Run this test once and you stop guessing. If the character lifts your numbers, you scale it; if it does not for your specific category, you have learned that cheaply. For the broader account setup this plugs into, see Meta Ads for Georgian Business.

What it costs

The character itself is a one-time build from ₾500. Each animated ad clip runs about ₾150, and a monthly content plan that keeps fresh character ads in rotation sits between ₾500 and ₾2000 depending on volume. Because the character is reusable, your cost per new ad drops the longer you run it, while a stock-footage approach pays full price every single time.

How to start

Bring your offer and your audience. We build the character, produce the first set of ad clips, and set up the rotation so you can measure the lift on your own campaigns. Fixed-price quote up front, reply within 48 hours.

Launch character-led ads at ainow.ge and get a fixed-price quote for the build and the first creative set.

FAQ

Do character ads really outperform regular ad creative?

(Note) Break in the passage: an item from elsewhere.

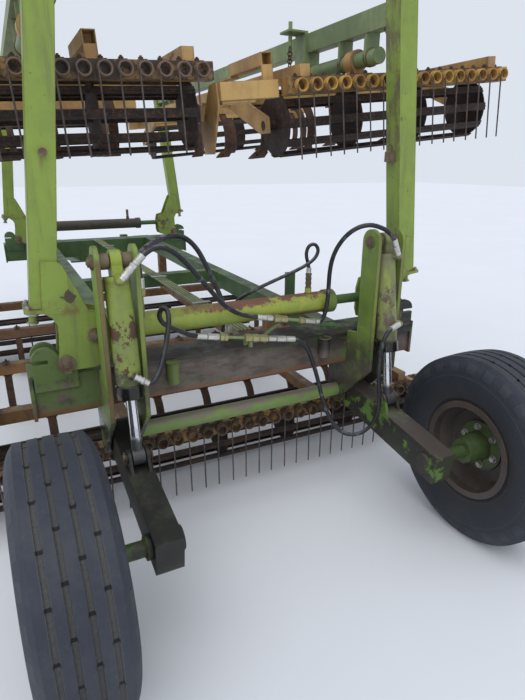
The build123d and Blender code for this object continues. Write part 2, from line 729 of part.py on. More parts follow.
def build_frame(half_width, rails_at, high_rail_x, end_beam, shift, drop):
    """Cross tubes, rails and roller arms; a wing's frame has its links and high rail too."""
    low = tube_half + seat_gap
    with BuildPart() as frame:
        for tube_y in tube_stations:
            block(-half_width, half_width, tube_y, tube_y + tube_size, -tube_half, tube_half)
        for rail in rails_at:
            block(rail - rail_size / 2, rail + rail_size / 2, harrow_y - 20, rail_ahead_y, low,
                  low + rail_size)
        add_arms(half_width)
        if drop:
            add_high_rail(high_rail_x, end_beam)
            if end_beam:
                add_end_beam()
            flat_y = link_y["rear"] - link_flat_width / 2
            block(-half_width + 60, half_width - 60, flat_y, flat_y + link_flat_width,
                  tube_half - link_flat, tube_half)
            for link_at in link_y.values():
                y0 = link_at - link_half
                y1 = link_at + link_half
                block(-shift - link_half, -shift + link_half, y0, y1, low, drop)
                disc_y(-shift, drop, y0, y1, link_ring_diameter / 2)
                disc_y(-shift, drop, y0 - 5, y1 + 5, pivot_tube_diameter / 2 + running_fit, Mode.SUBTRACT)
        else:
            for strut_y in (tube_stations[0], tube_stations[3]):
                for rail in rails_at[1:3]:
                    block(rail - strut_half, rail + strut_half, strut_y, strut_y + 2 * strut_half,
                          low + rail_size + seat_gap, beam_top_z - rail_height - centre_bar_z)
    return frame.part


def build_harrow(half_width, coil_count):
    """Harrow bar with its row of coil tines."""
    coil_y = harrow_y - tube_half
    tine_y = coil_y - coil_length
    first = -(coil_count - 1) * coil_pitch / 2
    stations = [first + index * coil_pitch for index in range(coil_count)]
    with BuildPart() as harrow:
        block(-half_width, half_width, coil_y, harrow_y + tube_half, -tube_half, tube_half)
        with BuildSketch(Plane(origin=(0, coil_y, 0), x_dir=(1, 0, 0), z_dir=(0, -1, 0))) as rings:
            with Locations(*[(x, 0) for x in stations]):
                Circle(coil_diameter / 2)
            with Locations(*[(x, 0) for x in stations]):
                Circle(coil_bore / 2, mode=Mode.SUBTRACT)
        extrude(rings.sketch, amount=coil_length)
        aside = -coil_diameter / 2 + tine_wire / 2
        with Locations(*[(x + aside, tine_y + tine_wire / 2, -tine_reach / 2) for x in stations]):
            Box(tine_wire, tine_wire, tine_reach)
    return harrow.part


def build_roller(half_width, roller_y):
    """Cage roller: shaft, discs and slats."""
    reach = half_width - roller_margin
    slat_radius = roller_diameter / 2 - 12
    disc_count = max(3, round(2 * reach / 480) + 1)
    shaft_end = half_width + arm_plate - 2
    with BuildPart() as roller:
        disc_x(roller_y, roller_z, -shaft_end, shaft_end, roller_shaft_diameter / 2)
        for index in range(disc_count):
            x = -reach + index * (2 * reach - 8) / (disc_count - 1)
            disc_x(roller_y, roller_z, x, x + 8, roller_diameter / 2 - 10)
        with BuildSketch(Plane(origin=(-reach, roller_y, roller_z), x_dir=(0, 1, 0),
                               z_dir=(1, 0, 0))) as slats:
            with PolarLocations(slat_radius, roller_bar_count):
                Rectangle(24, 10)
        extrude(slats.sketch, amount=2 * reach)
    return roller.part


def build_tines(half_width, pitch):
    """Curved spring tines with shares, in staggered rows under the cross tubes."""
    top = -tube_half - seat_gap
    with BuildPart() as tine:
        with BuildSketch(Plane.YZ.offset(-25)) as leaf:
            with BuildLine():
                ThreePointArc((-26, top), (-112, -185), (-26, -330))
                Line((-26, -330), (6, -330))
                ThreePointArc((6, -330), (-98, -185), (6, top))
                Line((6, top), (-26, top))
            make_face()
        extrude(leaf.sketch, amount=50)
        block(-32, 32, -30, 30, top - 10, top)
        share = [
            (-36, -tine_reach + 30),
            (-26, -tine_reach + 42),
            (72, -tine_reach + 8),
            (78, -tine_reach),
            (20, -tine_reach),
        ]
        plate_yz(share, -45, 90)
    spots = []
    for row, tube_y in enumerate(tube_stations[:3]):
        count = int((2 * half_width - 120) / pitch)
        start = -(count - 1) * pitch / 2 + (row - 1) * pitch / 3
        spots += [(start + index * pitch, tube_y + tube_half, 0) for index in range(count)]
    with BuildPart() as tines:
        with Locations(*spots):
            add(tine.part)
    return tines.part


# Sections: name, side, pivot to middle, pivot down to bar, tilt, half width, coils, rails, high rail,
# end beam
section_table = (
    ("left", -1, -15, 171, -3.3, section_half, coil_count_wing, (-640, 640), 240, False),
    ("centre", 0, 0, 0, 0, centre_half, 33, (-1250, -rail_x, rail_x, 1250), None, False),
    ("right", 1, 230, 114, -6, section_half, coil_count_wing, (-640, 640), -790, True),
)
for name, sign, shift, drop, tilt, half_width, coil_count, rails_at, high_rail_x, end_beam in section_table:
    if sign:
        place = Location((sign * pivot_x, 0, height(pivot_height))) * Rotation(0, tilt, 0)
        place = place * Location((shift, 0, -drop))
    else:
        place = Location((0, 0, centre_bar_z))
    section_frame = build_frame(half_width, rails_at, high_rail_x, end_beam, shift, drop)
    save(section_frame.moved(place), f"section_frame_{name}")
    save(build_harrow(half_width, coil_count).moved(place), f"harrow_{name}")
    save(build_tines(half_width, tine_pitch).moved(place), f"tines_{name}")
    for roller_name, roller_y in zip(roller_names, (roller_rear_y, roller_front_y)):
        save(build_roller(half_width, roller_y).moved(place), f"{roller_name}_{name}")

# Hydraulic lines with their nuts and tees, and the steel pipes along the frame
# Steps: start, end (x, ahead of the axle, height), radius
line_steps = (
    ((60, 600, 1117.8), (100, 600, 1110), 14),
    ((100, 600, 1110), (135, 600, 1103.2), 18),
    ((135, 600, 1103.2), (178, 600, 1094.8), 16),
    ((178, 600, 1094.8), (246, 600, 1081.5), 9),
    ((246, 600, 1081.5), (276, 600, 1075.7), 16),
    ((276, 600, 1075.7), (345, 600, 1062.2), 12),
    ((156, 600, 1099), (76, 650, 1012), 9),
    ((76, 650, 1014), (76, 650, 970.3), 9),
    ((-253, 600, 1063.8), (-190, 598.5, 1053.6), 14),
    ((-190, 598.5, 1053.6), (-150, 597.5, 1047), 18),
    ((-150, 597.5, 1047), (-62, 595.5, 1032.7), 8),
    ((-62, 595.5, 1032.7), (14, 593.7, 1020.3), 19),
    ((14, 593.7, 1020.3), (66, 592.4, 1011.8), 17),
    ((66, 592.4, 1011.8), (112, 591.3, 1004.3), 13),
    ((112, 591.3, 1004.3), (168, 590, 995.2), 14),
    ((-28, 594.7, 1027), (-28, 594.7, 982), 11),
    ((-60, 800, 970.3), (-60, 800, 999.8), 18),
    ((-105, 770, 970.3), (-105, 770, 984.8), 14),
    ((-566, 520, 1344.8), (-566, 520, 1312), 15),
    ((-566, 520, 1312), (-566, 520, 1220), 9),
)
pipe_radius = 7
pipe_pitch = 22
with BuildPart() as lines:
    for start, end_spot, radius in line_steps:
        bar(site(start), site(end_spot), radius)
    block(-38, -18, axle_y + 594.7, axle_y + 664, height(1012), height(1024))
    block(-38, -18, axle_y + 648, axle_y + 664, height(970.3), height(1024))
    for index in range(4):
        aside = (index - 1.5) * pipe_pitch
        bar(site((62 + aside, 860, 970.3 + pipe_radius)), site((-48 + aside, 4800, 970.3 + pipe_radius)),
            pipe_radius)
save(lines.part, "hydraulic_lines")

# Hoses: name, diameter, path points (x, ahead of the axle, height)
hose_table = (
    ("hose_left_head", 22, (
        (-611, 388, 1471), (-568, 385, 1515), (-512, 408, 1530), (-450, 436, 1506), (-392, 464, 1456),
        (-338, 490, 1396), (-284, 511, 1336), (-230, 538, 1272), (-172, 562, 1212), (-104, 586, 1164),
        (-27, 600, 1135), (59, 600, 1118),
    )),
    ("hose_right_head", 22, (
        (346, 600, 1062), (374, 600, 1057), (396, 599, 1078), (406, 596, 1118), (410, 590, 1185),
        (405, 580, 1255), (397, 566, 1325), (394, 545, 1395), (402, 512, 1462), (424, 472, 1520),
        (460, 436, 1556), (507, 412, 1567), (556, 403, 1556), (604, 400, 1536), (649, 403, 1502),
        (670.2, 407.8, 1459.6),
    )),
    ("hose_left_gland", 22, (
        (-620.8, 349.8, 999.2), (-597, 345, 983), (-564, 352, 1004), (-530, 380, 1064), (-499, 415, 1132),
        (-476, 445, 1200), (-470, 466, 1249), (-485, 494, 1261), (-499, 514, 1228), (-488, 532, 1190),
        (-458, 552, 1158), (-398, 578, 1122), (-324, 601, 1076), (-254, 600, 1064),
    )),
    ("hose_right_gland", 22, (
        (653.6, 347.4, 1061.9), (612, 329, 1058), (576, 322, 1020), (557, 320, 950), (555, 318, 865),
        (566, 319, 775), (582, 323, 685), (586, 331, 595), (558, 350, 515), (497, 378, 468),
        (424, 418, 478), (374, 458, 552), (346, 498, 660), (331, 530, 770), (312, 556, 860),
        (288, 576, 938), (236, 588, 984), (169, 590, 995),
    )),
    ("hose_supply", 26, (
        (-60, 800, 1000), (-60, 800, 1062), (-72, 832, 1150), (-100, 870, 1245), (-136, 895, 1340),
        (-178, 905, 1430), (-242, 900, 1492), (-325, 860, 1508), (-405, 795, 1500), (-475, 715, 1488),
        (-530, 640, 1470), (-560, 572, 1447), (-566, 520, 1402), (-566, 520, 1345),
    )),
    ("hose_fold", 18, (
        (-105, 770, 985), (-105, 770, 1030), (-94, 769, 1085), (-68, 755, 1145), (-24, 726, 1200),
        (36, 694, 1238), (100, 670, 1270), (165, 656, 1297), (230, 650, 1320), (290, 650, 1342),
        (340, 650, 1366), (371, 652, 1392), (384, 656, 1426), (364, 662, 1454), (334, 668, 1447),
        (322, 674, 1414), (328, 678, 1378), (340, 672.5, 1342), (340, 672.5, 1305),
    )),
)
for label, diameter, points in hose_table:
    spots = [Vector(*site(point)) for point in points]
    runs = [after - before for before, after in zip(spots, spots[1:])]
    radii = []
    for before, after in zip(runs, runs[1:]):
        turn = radians(before.get_angle(after))
        radii.append(0.45 * min(before.length, after.length) / tan(turn / 2))
    with BuildPart() as hose:
        with BuildLine() as path:
            FilletPolyline(*spots, radius=radii)
        with BuildSketch(Plane(origin=path.line @ 0, z_dir=path.line % 0)) as section:
            Circle(diameter / 2)
        sweep(section.sketch, path=path.line)
    length = sum(edge.length for edge in path.line.edges())
    print(label, "length", round(length), "radii", [round(radius) for radius in radii],
          "volume share", round(hose.part.volume / (pi * diameter ** 2 / 4 * length), 3))
    save(hose.part, label)

# Short chain from the eye bolt of the right wing's rear bracket
link_major = 14
link_wire = 3.5
link_pitch = 20.7
chain_y = pivot_spans["rear"] + bracket_offset["rear"] + 60
chain_top = height(wing_beam_height) - 20 - seat_gap
with BuildPart() as chain:
    for index in range(8):
        facing = (1, 0, 0) if index % 2 == 0 else (0, 1, 0)
        centre = (pivot_x - 132, chain_y, chain_top - link_major - link_wire - index * link_pitch)
        with Locations(Plane(origin=centre, z_dir=facing)):
            Torus(link_major, link_wire)
save(chain.part, "bracket_chain")

# Parking jack on the drawbar
jack_top_z = 420
foot_z = height(0)
with BuildPart() as jack_tube:
    block(jack_x - jack_tube_side / 2, jack_x + jack_tube_side / 2, jack_y - jack_tube_side / 2,
          jack_y + jack_tube_side / 2, -80, jack_top_z)
    inner = jack_leg_side / 2 + seat_gap
    block(jack_x - inner, jack_x + inner, jack_y - inner, jack_y + inner, -90, jack_top_z - 20,
          Mode.SUBTRACT)
save(jack_tube.part, "jack_tube")
with BuildPart() as jack_leg:
    half = jack_leg_side / 2
    block(jack_x - half, jack_x + half, jack_y - half, jack_y + half, foot_z + 20, 60)
    bar((jack_x, jack_y, foot_z), (jack_x, jack_y, foot_z + 20), jack_foot_diameter / 2)
save(jack_leg.part, "jack_leg")
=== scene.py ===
import math
import random

import bmesh
import bpy
from mathutils import Matrix, Vector


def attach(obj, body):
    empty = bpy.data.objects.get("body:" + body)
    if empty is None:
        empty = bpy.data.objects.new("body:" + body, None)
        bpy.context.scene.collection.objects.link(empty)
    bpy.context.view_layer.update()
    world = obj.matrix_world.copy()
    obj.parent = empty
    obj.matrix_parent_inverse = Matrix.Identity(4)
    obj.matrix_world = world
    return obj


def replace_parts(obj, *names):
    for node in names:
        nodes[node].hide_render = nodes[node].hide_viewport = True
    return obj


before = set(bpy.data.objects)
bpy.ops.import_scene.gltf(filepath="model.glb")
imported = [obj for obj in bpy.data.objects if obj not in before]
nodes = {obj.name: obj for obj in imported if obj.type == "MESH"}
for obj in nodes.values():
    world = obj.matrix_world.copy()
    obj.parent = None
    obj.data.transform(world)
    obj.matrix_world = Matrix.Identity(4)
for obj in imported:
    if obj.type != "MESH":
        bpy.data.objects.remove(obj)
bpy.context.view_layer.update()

# Driving values, in metres. The origin is the hitch eye; the wheel axle lies behind it.
AXLE_Y = -6.9
GROUND_Z = -0.48
WHEEL_X = 1.01
WHEEL_HEIGHT = 0.4825
KNEES = {"rear": 0.6725, "front": 4.8525}
SIDES = (("left", -1), ("right", 1))
ALONG_X, ALONG_Y, ALONG_Z = (1, 0, 0), (0, 1, 0), (0, 0, 1)


def site(x, ahead, above):
    """Point from its x, its distance ahead of the axle and its height above the ground."""
    return Vector((x, AXLE_Y + ahead, GROUND_Z + above))


def heights(*values):
    """Values of the frame's z from heights above the ground."""
    return [GROUND_Z + value for value in values]


def aheads(*values):
    """Values of the frame's y from distances ahead of the axle."""
    return [AXLE_Y + value for value in values]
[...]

In most accounts, yes. A recognizable character creates a pattern interrupt that stops the scroll, and recognition compounds across a campaign so later ads start ahead. Run a character version against a plain version in the same audience to measure the lift on your own data.

What ad format works best with a brand character?

Short vertical video, around 10 to 20 seconds, where the character reacts or demonstrates. Static offer cards and carousels also work well, especially for promotions, because the character adds personality to an otherwise flat layout.

How do I keep character ads from getting stale?

Refresh with new episodes, not new characters. Keep the same recognizable face and change the situation, the offer, or the season. Swapping the character resets recognition; swapping the scenario keeps it fresh while compounding familiarity.